In terms of economics, financial services are much more important than trade.  The primacy of London over Frankfurt and Paris persists.  What should be the big question is whether U.S. and other foreign banks, will think they need to shift their operations from London to the continent.  The hope, at least in the “Leave” camp, is that they don’t need to.   The “Remain” camp argues the banks would leave if there was “Brexit.”  Economists and business people are split – though most seem to prefer the choice to remain.  For ordinary people the debate is just noise.

Trade-wise, Europe is Britain’s major trading partner, but Brexit supporters think changed regulatory frameworks will not be disadvantageous.  An economist friend notes that Britain is currently the largest market for German cars as well as the biggest consumer of French champagne.  Are Berlin and Paris really going to be mean and impose tariffs that will harm their own businesses?  American businesses hoping to pick up some opportunities need to remember though that British measurements have gone metric, except for road distances and car speeds.

Britain is not part of the Eurozone, so its departure would not have a direct currency implication, but the markets are already marking down sterling in anticipation.  Even so, Brexit would be a blow to the Euro, which has turned into a straitjacket for many European economies, particularly the Mediterranean ones.  Further weaknesses for the Euro would have implications for the U.S. dollar, most likely strengthening it and thus stifling much needed trade expansion.

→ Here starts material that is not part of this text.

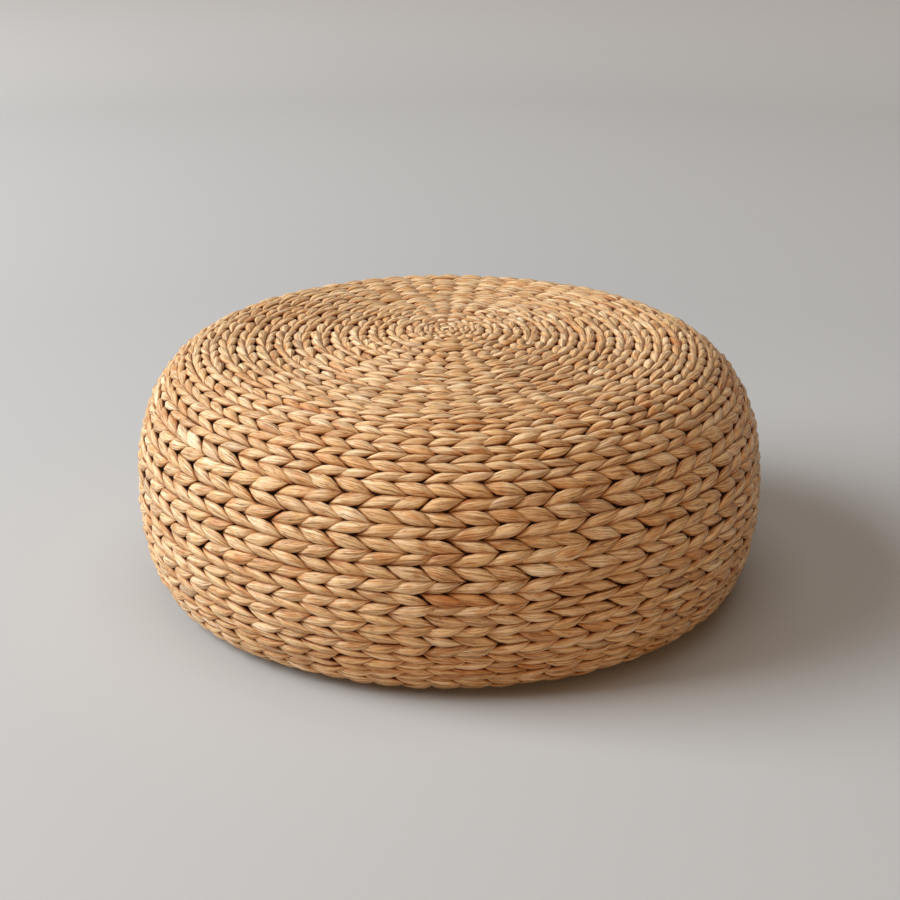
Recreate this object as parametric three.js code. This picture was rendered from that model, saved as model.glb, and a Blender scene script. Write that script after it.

An exit vote, or just a narrow remain victory, will alter another status quo – the positions of Scotland and Northern Ireland.  The Scottish Nationalists favor EU membership and will almost certainly press for another referendum on independence.  The situation in Northern Ireland is more complex but will also be in flux.  Ultimately though, leave or remain, there will still be that bond of a common language.  We think the same.  Well, at least sort of.  And most of the time.